Reputation: 43
So I tried my best to optimize my Quicksort algorithm to run as efficiently as possible, even for sorted or nearly sorted arrays, using a pivot that is the median of three values, and also using insertion sort for small partition sizes. I have tested my code for large arrays of random values and it works, but when I pass an already sorted array I get a stack overflow error(ironic because it led me to find this website). I believe this to be a problem with my recursive calls(I know that the partitioning works for other data sets at least), but I can't quite see what to change.
This is part of my first semester data structures class so any code review will help as well. Thanks.
public void quickSort(ArrayList<String> data, int firstIndex, int numberToSort) {
if (firstIndex < (firstIndex + numberToSort - 1))
if (numberToSort < 16) {
insertionSort(data, firstIndex, numberToSort);
} else {
int pivot = partition(data, firstIndex, numberToSort);
int leftSegmentSize = pivot - firstIndex;
int rightSegmentSize = numberToSort - leftSegmentSize - 1;
quickSort(data, firstIndex, leftSegmentSize);
quickSort(data, pivot + 1, rightSegmentSize);
}
}
public int partition(ArrayList<String> data, int firstIndex, int numberToPartition) {
int tooBigNdx = firstIndex + 1;
int tooSmallNdx = firstIndex + numberToPartition - 1;
String string1 = data.get(firstIndex);
String string2 = data.get((firstIndex + (numberToPartition - 1)) / 2);
String string3 = data.get(firstIndex + numberToPartition - 1);
ArrayList<String> randomStrings = new ArrayList<String>();
randomStrings.add(string1);
randomStrings.add(string2);
randomStrings.add(string3);
Collections.sort(randomStrings);
String pivot = randomStrings.get(1);
if (pivot == string2) {
Collections.swap(data, firstIndex, (firstIndex + (numberToPartition - 1)) / 2);
}
if (pivot == string3) {
Collections.swap(data, firstIndex, firstIndex + numberToPartition - 1);
}
while (tooBigNdx < tooSmallNdx) {
while ((tooBigNdx < tooSmallNdx) && (data.get(tooBigNdx).compareTo(pivot) <= 0)) {
tooBigNdx++;
}
while ((tooSmallNdx > firstIndex) && (data.get(tooSmallNdx).compareTo(pivot) > 0)) {
tooSmallNdx--;
}
if (tooBigNdx < tooSmallNdx) {// swap
Collections.swap(data, tooSmallNdx, tooBigNdx);
}
}
if (pivot.compareTo(data.get(tooSmallNdx)) >= 0) {
Collections.swap(data, firstIndex, tooSmallNdx);
return tooSmallNdx;
} else {
return firstIndex;
}
}
Upvotes: 3
Views: 364
Reputation: 10565
You can avoid stack overflows without changing your algorithm too much. The trick is to tail-call optimize on the largest partition and only use recursion on the smallest one. This usually means your have to change your if
to a while
. I can't really test java code right now, but it should look something like:
public void quickSort(ArrayList<String> data, int firstIndex, int numberToSort) {
while (firstIndex < (firstIndex + numberToSort - 1))
if (numberToSort < 16) {
insertionSort(data, firstIndex, numberToSort);
} else {
int pivot = partition(data, firstIndex, numberToSort);
int leftSegmentSize = pivot - firstIndex;
int rightSegmentSize = numberToSort - leftSegmentSize - 1;
//only use recursion for the smallest partition
if (leftSegmentSize < rightSegmentSize) {
quickSort(data, firstIndex, leftSegmentSize);
firstIndex = pivot + 1;
numberToSort = rightSegmentSize;
} else {
quickSort(data, pivot + 1, rightSegmentSize);
numberToSort = leftSegmentSize;
}
}
}
This ensures that the call stack size will be at most O(log n)

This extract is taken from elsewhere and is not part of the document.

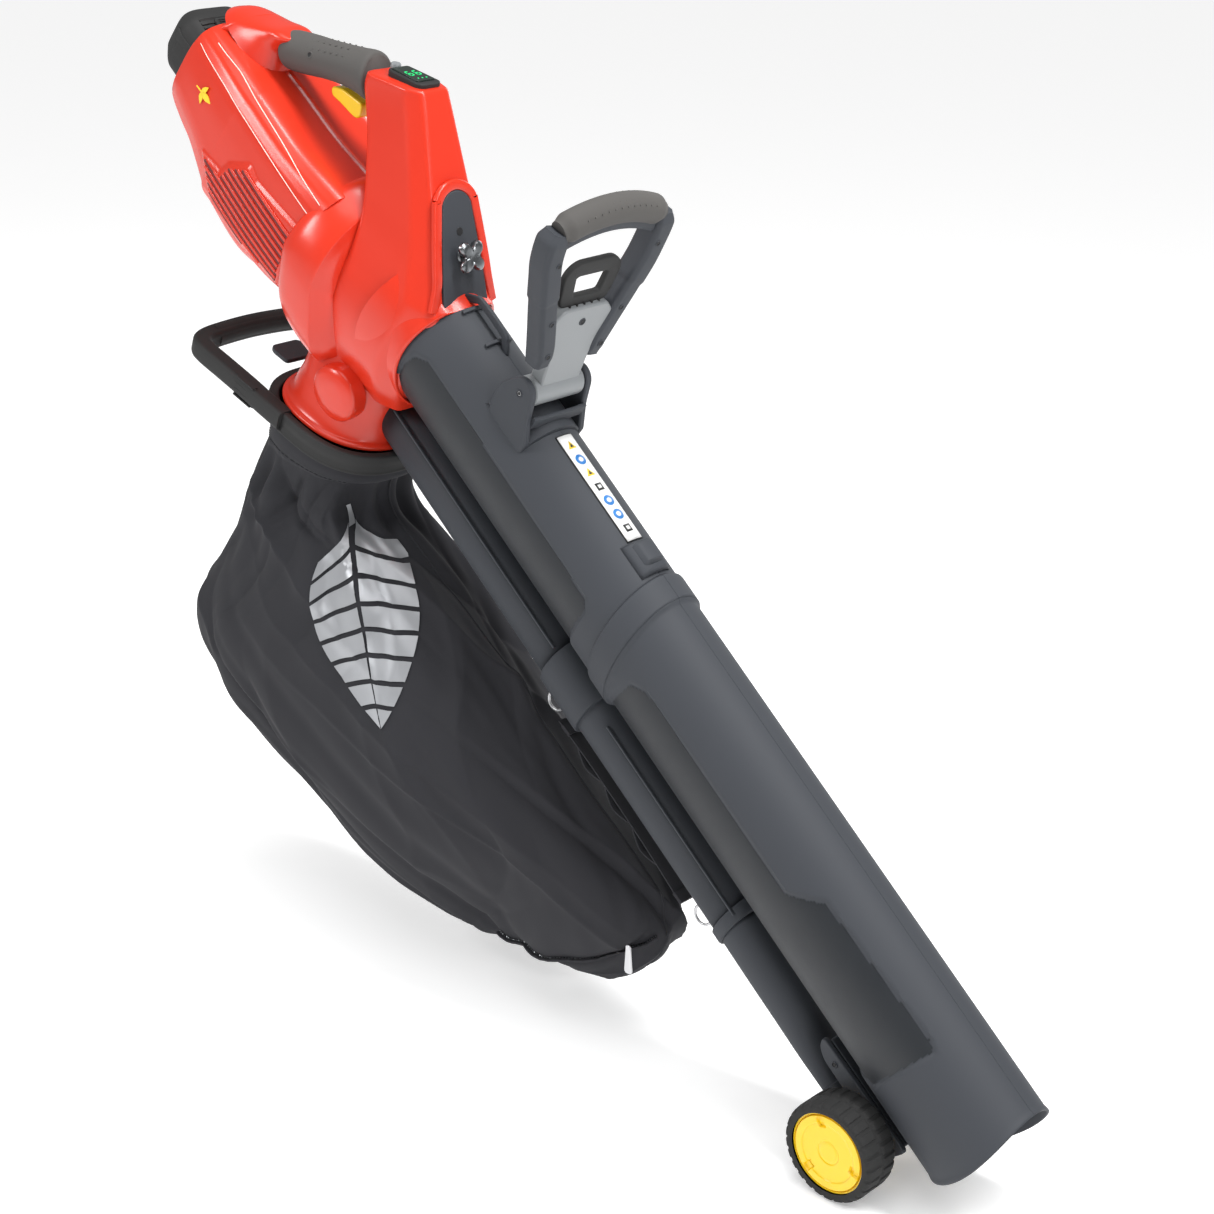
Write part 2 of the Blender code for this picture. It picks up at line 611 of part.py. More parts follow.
def make_handle_bracket():
    """A saddle on the suction tube with two ears that carry the hinge pin."""
    x, z = HINGE
    rings = []
    for dx in (-0.020, 0.036):
        ring = []
        for y, dz in oval(SUCTION_HALF_WIDTH + GAP, SUCTION_HALF_HEIGHT + GAP, 2.0, 13,
                          math.radians(40), math.radians(140)):
            ring.append((x + dx, y, SUCTION_Z + dz))
        rings.append(ring)
    saddle = loft("handle_bracket", rings, "tube_plastic", TOOL, caps=False, closed=False)
    wall = saddle.modifiers.new("wall", "SOLIDIFY")
    wall.thickness = 0.004
    wall.offset = 1.0
    outline = [(-0.020, -0.050), (0.036, -0.050), (0.036, -0.032), (0.016, 0.006),
               *arc((0, 0), 0.016, 30, 150, 7),
               (-0.018, -0.010)]
    for side in (-1, 1):
        ear = plate("ear", outline, 0.006, None, TOOL, (x, side * 0.0365, z), (math.pi / 2, 0, 0))
        join(saddle, ear)
    trim = [tube_ring(dx, SUCTION_HALF_WIDTH + GAP, SUCTION_HALF_HEIGHT + GAP, SUCTION_Z, count=36)
            for dx in (x - 0.05, x + 0.06)]
    core = loft("saddle_core", trim, None, TOOL)
    pin_hole = cylinder("pin_hole", 0.0053, 0.12, (x, 0, z), "Y", None, TOOL, 16)
    cut(saddle, core, pin_hole)
    cylinder("hinge_pin", 0.0050, 0.0805, (x, 0, z), "Y", "steel", TOOL, 16)


def make_front_handle():
    neck = box("handle_neck", (0.016, 0.050, 0.070), (0, 0, 0.030), "grey_plastic", HANDLE_FRAME, 0.003)
    barrel = cylinder("neck_barrel", 0.015, 0.0655, (0, 0, 0), "Y", None, HANDLE_FRAME, 20)
    pin_bore = cylinder("neck_bore", 0.0053, 0.12, (0, 0, 0), "Y", None, HANDLE_FRAME, 16)
    join(neck, barrel)
    cut(neck, pin_bore)
    foot_z = 0.048
    shoulder = HANDLE_LENGTH - 0.030
    outer = [(-HANDLE_FOOT_HALF - 0.004, foot_z), (HANDLE_FOOT_HALF + 0.004, foot_z),
             (HANDLE_FOOT_HALF + 0.010, foot_z + 0.020), (HANDLE_TOP_HALF + 0.010, shoulder),
             (HANDLE_TOP_HALF + 0.006, HANDLE_LENGTH - 0.010),
             (HANDLE_TOP_HALF - 0.010, HANDLE_LENGTH + 0.000),
             (-HANDLE_TOP_HALF + 0.010, HANDLE_LENGTH + 0.000),
             (-HANDLE_TOP_HALF - 0.006, HANDLE_LENGTH - 0.010),
             (-HANDLE_TOP_HALF - 0.010, shoulder), (-HANDLE_FOOT_HALF - 0.010, foot_z + 0.020)]
    inner = [(-HANDLE_FOOT_HALF - 0.002, foot_z + 0.034), (HANDLE_FOOT_HALF + 0.002, foot_z + 0.034),
             (HANDLE_TOP_HALF - 0.008, shoulder - 0.010), (HANDLE_TOP_HALF - 0.012, HANDLE_LENGTH - 0.011),
             (-HANDLE_TOP_HALF + 0.012, HANDLE_LENGTH - 0.011), (-HANDLE_TOP_HALF + 0.008, shoulder - 0.010)]
    frame = plate("handle_frame", outer, 0.020, "tube_plastic", HANDLE_FRAME,
                  rotation=(math.pi / 2, 0, math.pi / 2),
                  holes=(inner,))
    slot = box("neck_slot", (0.0166, 0.0506, 0.045), (0, 0, foot_z - 0.005 + 0.0173), None, HANDLE_FRAME)
    cut(frame, slot)
    grip_path = [(0, y, HANDLE_LENGTH + 0.016 - 0.012 * (y / HANDLE_TOP_HALF) ** 2)
                 for y in (-0.063, -0.038, 0.0, 0.038, 0.063)]
    rod("handle_grip", grip_path, 0.0145, "soft_grip", HANDLE_FRAME, 4)
    seat = rod("grip_seat", grip_path, 0.0145 + GAP, None, HANDLE_FRAME, 4)
    cut(frame, seat)
    loop_outer = [(-0.026, 0.0), (0.026, 0.0), (0.032, 0.042), (0.020, 0.050), (-0.020, 0.050),
                  (-0.032, 0.042)]
    loop_inner = [(-0.016, 0.014), (0.016, 0.014), (0.021, 0.034), (0.014, 0.039), (-0.014, 0.039),
                  (-0.021, 0.034)]
    plate("tilt_release", loop_outer, 0.012, "black_plastic", HANDLE_FRAME, (0, 0, foot_z + 0.038),
          (math.pi / 2, 0, math.pi / 2), 0.002, holes=(loop_inner,))


# ---------------------------------------------------------------- bag, its frame and straps

def make_bag_frame():
    length, width = BAG_RING
    top = 0.010
    section = [(-0.0045, top), (0.0045, top), (0.0045, -top), (-0.0045, -top)]
    rings = []
    for u, v in oval(1.0, 1.0, 2.6, 32):
        rings.append([((length + du) * u, (width + du) * v, dz) for du, dz in section])
    frame = loft("bag_frame", rings + [rings[0]], "black_plastic", BAG_FRAME, caps=False)
    side = width - 0.001
    loop_path = [(-0.020, -side, 0.0), (-0.075, -side, 0.0), (-0.152, -side, 0.0),
                 (-0.171, -side + 0.014, 0.0),
                 (-0.175, 0.0, 0.002), (-0.171, side - 0.014, 0.0), (-0.152, side, 0.0), (-0.075, side, 0.0),
                 (-0.020, side, 0.0)]
    loop = rod("carry_loop", loop_path, 0.0098, None, BAG_FRAME, 2)
    join(frame, loop)
    blow_room = cylinder("blow_room", BLOW_RADIUS + 2 * GAP, 0.200, (-0.250, 0, BLOW_Z), "X", None, TOOL, 28)
    cut(frame, blow_room)
    box("bag_catch", (0.030, 0.040, 0.005), (-0.016, 0.0, 0.0), "black_plastic", CATCH_FRAME, 0.0018)


def make_bag():
    """The hanging bag, open at its collar: level slices from the collar to the base."""
    slices = [  # height, rear end and front end from the tool frame's origin, and half width
        (0.084, -0.430, -0.300, 0.060),
        (0.050, -0.466, -0.276, 0.066),
        (0.000, -0.508, -0.216, 0.078),
        (-0.070, -0.566, -0.136, 0.092),
        (-0.140, -0.585, -0.058, 0.102),
        (-0.210, -0.542, 0.020, 0.098),
        (-0.262, -0.490, 0.078, 0.088),
        (-0.315, -0.425, 0.082, 0.072),
        (-0.360, -0.340, 0.045, 0.050),
        (-0.395, -0.240, -0.010, 0.028),
    ]
    rings = []
    for height, rear, front, half_width in slices:
        centre = (rear + front) / 2
        rings.append([(centre + u, v, height) for u, v in oval((front - rear) / 2, half_width, 2.2, 28)])
    loft("collection_bag", rings, "bag_fabric", HANGING, caps="end", thickness=0.003)


def make_bag_fittings():
    top_edge = [(0.046, -0.1300), (0.100, -0.1270), (0.200, -0.1270), (0.258, -0.1300)]
    lower_edge = [(x, z - 0.0018) for x, z in reversed(top_edge)]
    plate("bag_strap", top_edge + lower_edge, 0.025, "webbing", TOOL, rotation=(math.pi / 2, 0, 0))
    for name, x, z in (("hook_ring_upper", 0.026, -0.1310), ("hook_ring_lower", 0.278, -0.1265)):
        ring_points = [(0.010 * math.cos(math.radians(a)), 0, 0.010 * math.sin(math.radians(a)))
                       for a in range(0, 360, 24)]
        rod(name, ring_points, 0.0014, "steel", TOOL, 1, (x, 0, z), cyclic=True)
    pull = [(-0.0025, 0.0), (0.0025, 0.0), (0.0035, -0.012), (0.0045, -0.030), (-0.0045, -0.030),
            (-0.0035, -0.012)]
    plate("zipper_pull", pull, 0.0018, "steel", HANGING, (0.068, -0.043, -0.316), (math.pi / 2, 0, 0))


# ---------------------------------------------------------------- wheels

def make_wheels():
    bracket_outline = [(0.440, -0.052), (0.560, -0.052), (0.556, -0.066), (0.534, -0.091), (0.510, -0.091),
                       (0.494, -0.078), (0.494, -0.070), (0.440, -0.070)]
    bracket = plate("axle_bracket", bracket_outline, 0.062, "tube_plastic", TOOL, (0, 0, 0),
                    (math.pi / 2, 0, 0), 0.003)
    axle_hole = cylinder("axle_hole", 0.0043, 0.20, (WHEEL_X, 0, WHEEL_Z), "Y", None, TOOL, 16)
    core = loft("bracket_core", [tube_ring(x, SUCTION_HALF_WIDTH + 0.0015, SUCTION_HALF_HEIGHT + 0.0005,
                                           SUCTION_Z,
                                           count=36) for x in (0.40, 0.62)], None, TOOL)
    nozzle_room = box("nozzle_room", (0.060, 0.080, 0.040), (0.4545, 0, -0.0885), None, TOOL)
    cut(bracket, axle_hole, core, nozzle_room)
    cylinder("axle", 0.0040, 2 * (WHEEL_INNER_Y + WHEEL_WIDTH) - 0.0115, (WHEEL_X, 0, WHEEL_Z), "Y",
             "steel", TOOL, 16)
    half = WHEEL_WIDTH / 2
    rim_radius = 0.0385
    for side, sign, axis in (("left", 1, "Y"), ("right", -1, "-Y")):
        y = sign * (WHEEL_INNER_Y + half)
        turned("tyre_" + side,
               [(WHEEL_RADIUS - 0.004, half), (WHEEL_RADIUS, half - 0.005), (WHEEL_RADIUS, -half + 0.005),
                (WHEEL_RADIUS - 0.004, -half), (rim_radius + GAP, -half), (rim_radius + GAP, half)],
               (WHEEL_X, y, WHEEL_Z), axis, "tyre_rubber", TOOL, 32)
        face = half - 0.001
        turned("rim_" + side,
               [(0.0, face), (rim_radius, face), (rim_radius, -face), (rim_radius - 0.003, -face),
                (rim_radius - 0.003, face - 0.004), (0.0085, face - 0.004), (0.0085, -face), (0.0043, -face),
                (0.0043, face - 0.004), (0.0, face - 0.004)],
               (WHEEL_X, y, WHEEL_Z), axis, "yellow_plastic", TOOL, 32, closed=False)


# ---------------------------------------------------------------- assembly

TOOL = make_empty("tool_frame", TOOL_ORIGIN, (0.0, TOOL_TILT, 0.0))
BAG_FRAME = make_empty("bag_frame_plane", (BAG_PLANE[0], 0, BAG_PLANE[1]), (0, -BAG_PLANE_TILT, 0), TOOL)
HANGING = make_empty("hanging_frame", TOOL_ORIGIN)
CATCH_FRAME = make_empty("catch_hinge", (-0.089, 0, 0.0135), parent=BAG_FRAME)
TRIGGER_FRAME = make_empty("trigger_hinge", (-0.5570, 0, 0.0968), parent=TOOL)
HANDLE_FRAME = make_empty("handle_hinge", (HINGE[0], 0, HINGE[1]), (0, HANDLE_LEAN, 0), TOOL)

make_motor_housing()
make_rear_rim()
make_battery()
make_motor()
make_impeller()
make_scroll()
make_outlet()
make_tower()
make_rear_riser()
make_main_grip()
make_trigger()
make_controls()
make_suction_tubes()
make_blow_tubes()
make_tube_webs()
make_tongue_and_knob()
make_tube_fittings()
make_handle_bracket()
make_front_handle()
make_bag_frame()
make_bag()
make_bag_fittings()
make_wheels()
bpy.context.view_layer.update()
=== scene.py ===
"""Looks for the leaf blower: an add-on that dresses its frame with finished pieces, floor, light and camera.

Pieces are laid out in the tool's own frame: +X along the tubes to the nozzle, +Y to the user's left and +Z
from the blow tube to the handles. Lengths are in metres.
"""

import json
import math

import bmesh
import bpy
import numpy as np
from bpy.props import FloatProperty, FloatVectorProperty, PointerProperty
from mathutils import Matrix, Vector
from mathutils.bvhtree import BVHTree

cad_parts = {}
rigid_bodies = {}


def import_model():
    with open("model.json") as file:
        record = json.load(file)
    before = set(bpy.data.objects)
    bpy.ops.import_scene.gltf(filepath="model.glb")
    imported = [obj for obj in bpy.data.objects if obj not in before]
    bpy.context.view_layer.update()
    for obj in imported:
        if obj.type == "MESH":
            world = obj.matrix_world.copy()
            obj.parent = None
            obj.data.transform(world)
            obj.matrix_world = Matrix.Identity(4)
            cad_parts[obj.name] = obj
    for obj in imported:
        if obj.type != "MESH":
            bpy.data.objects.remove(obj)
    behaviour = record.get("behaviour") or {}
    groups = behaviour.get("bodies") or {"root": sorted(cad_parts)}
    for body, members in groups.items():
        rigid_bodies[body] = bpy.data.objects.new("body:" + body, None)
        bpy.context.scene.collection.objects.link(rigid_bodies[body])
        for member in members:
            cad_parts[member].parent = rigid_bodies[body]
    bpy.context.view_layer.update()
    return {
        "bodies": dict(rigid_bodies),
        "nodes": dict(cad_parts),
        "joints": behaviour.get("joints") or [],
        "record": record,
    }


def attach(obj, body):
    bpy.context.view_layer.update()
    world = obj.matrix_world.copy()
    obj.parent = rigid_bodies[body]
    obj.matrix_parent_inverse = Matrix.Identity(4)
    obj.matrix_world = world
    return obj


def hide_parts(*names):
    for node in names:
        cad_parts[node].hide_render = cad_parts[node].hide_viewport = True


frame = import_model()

bl_info = {
    "name": "Leaf Blower Looks",
    "version": (1, 0, 0),
    "blender": (4, 5, 0),
    "location": "View3D > Sidebar > Blower",
    "description": "Builds the finished pieces of a cordless wheeled leaf blower around its frame",
    "category": "Object",
}

# ---------------------------------------------------------------- driving dimensions

TOOL_TILT = math.radians(41.5)          # tubes below the horizontal
TOOL_ORIGIN = Vector((0.0444, 0.0, 0.45224))
TOOL = Matrix.Translation(TOOL_ORIGIN) @ Matrix.Rotation(TOOL_TILT, 4, "Y")
HANGING = Matrix.Translation(TOOL_ORIGIN)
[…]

, because on each call you only use recursion on an array of at most n/2
size.
Upvotes: 2
Reputation: 82461
In your partition
method you sometimes use a element outside the range:
String string1 = data.get(firstIndex);
String string2 = data.get((firstIndex + (numberToPartition - 1)) / 2);
String string3 = data.get(firstIndex + numberToPartition - 1);
(firstIndex + (numberToPartition - 1)) / 2
is not index of the middle element. That would be (firstIndex + (firstIndex + (numberToPartition - 1))) / 2
= firstIndex + ((numberToPartition - 1) / 2)
.
In fact if firstIndex > n/2
(where n
is the number of elements in the input) you're using a element with an index smaller than firstIndex
. For sorted arrays that means you choose the element at firstIndex
as pivot element. Therefore you get a recursion depth in
,
which causes the stack overflow for large enough inputs.
Upvotes: 1